§ Available data:
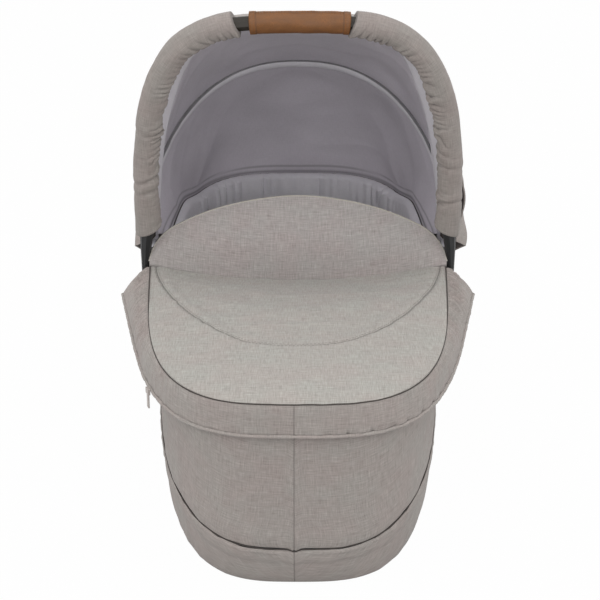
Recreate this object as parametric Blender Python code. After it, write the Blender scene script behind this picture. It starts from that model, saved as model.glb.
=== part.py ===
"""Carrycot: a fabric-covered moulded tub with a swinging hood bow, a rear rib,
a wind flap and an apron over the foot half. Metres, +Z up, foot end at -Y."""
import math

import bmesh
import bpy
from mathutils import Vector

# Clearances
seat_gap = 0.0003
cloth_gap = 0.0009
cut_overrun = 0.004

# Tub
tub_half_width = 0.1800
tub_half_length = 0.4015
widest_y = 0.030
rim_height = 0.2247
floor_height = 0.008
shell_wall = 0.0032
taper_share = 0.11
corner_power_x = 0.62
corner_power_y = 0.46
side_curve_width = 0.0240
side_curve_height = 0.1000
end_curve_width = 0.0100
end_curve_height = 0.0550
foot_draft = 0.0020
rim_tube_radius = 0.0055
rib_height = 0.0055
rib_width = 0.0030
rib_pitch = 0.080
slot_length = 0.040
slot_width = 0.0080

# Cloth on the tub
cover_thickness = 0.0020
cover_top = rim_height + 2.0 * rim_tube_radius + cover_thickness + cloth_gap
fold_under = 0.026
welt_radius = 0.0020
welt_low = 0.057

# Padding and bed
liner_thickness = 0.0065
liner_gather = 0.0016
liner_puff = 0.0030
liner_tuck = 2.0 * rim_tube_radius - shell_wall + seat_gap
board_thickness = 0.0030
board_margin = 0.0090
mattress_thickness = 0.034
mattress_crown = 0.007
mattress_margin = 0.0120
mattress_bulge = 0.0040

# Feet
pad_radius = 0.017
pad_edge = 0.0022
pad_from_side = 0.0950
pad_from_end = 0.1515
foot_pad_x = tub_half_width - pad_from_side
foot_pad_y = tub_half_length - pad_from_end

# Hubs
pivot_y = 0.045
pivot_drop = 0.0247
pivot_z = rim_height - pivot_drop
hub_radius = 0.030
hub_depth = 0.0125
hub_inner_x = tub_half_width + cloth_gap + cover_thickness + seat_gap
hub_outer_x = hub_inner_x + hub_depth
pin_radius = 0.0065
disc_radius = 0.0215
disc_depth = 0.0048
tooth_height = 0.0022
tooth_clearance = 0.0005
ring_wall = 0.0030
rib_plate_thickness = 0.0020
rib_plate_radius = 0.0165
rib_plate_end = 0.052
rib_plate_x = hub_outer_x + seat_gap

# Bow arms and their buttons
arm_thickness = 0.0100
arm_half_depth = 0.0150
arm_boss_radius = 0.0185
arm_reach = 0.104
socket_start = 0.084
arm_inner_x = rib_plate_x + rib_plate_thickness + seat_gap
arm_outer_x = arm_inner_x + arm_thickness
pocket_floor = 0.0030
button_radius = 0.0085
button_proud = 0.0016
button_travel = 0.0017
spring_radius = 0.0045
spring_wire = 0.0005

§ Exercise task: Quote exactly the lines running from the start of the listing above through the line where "cut_overrun = 0.004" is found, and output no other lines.

§ Expected answer:
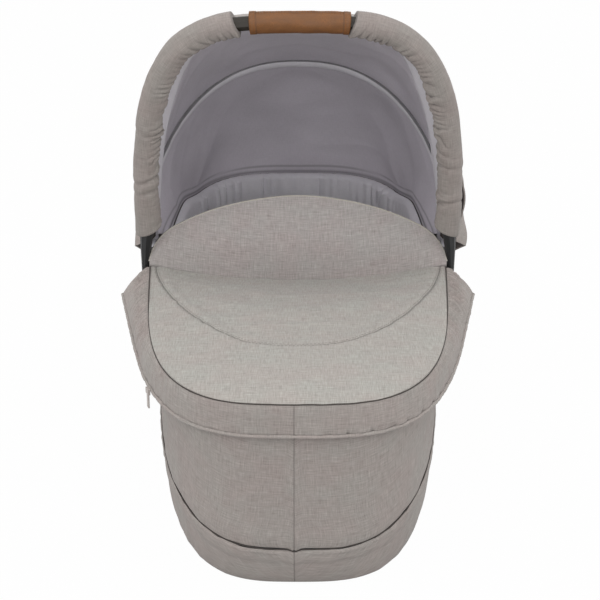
Recreate this object as parametric Blender Python code. After it, write the Blender scene script behind this picture. It starts from that model, saved as model.glb.
=== part.py ===
"""Carrycot: a fabric-covered moulded tub with a swinging hood bow, a rear rib,
a wind flap and an apron over the foot half. Metres, +Z up, foot end at -Y."""
import math

import bmesh
import bpy
from mathutils import Vector

# Clearances
seat_gap = 0.0003
cloth_gap = 0.0009
cut_overrun = 0.004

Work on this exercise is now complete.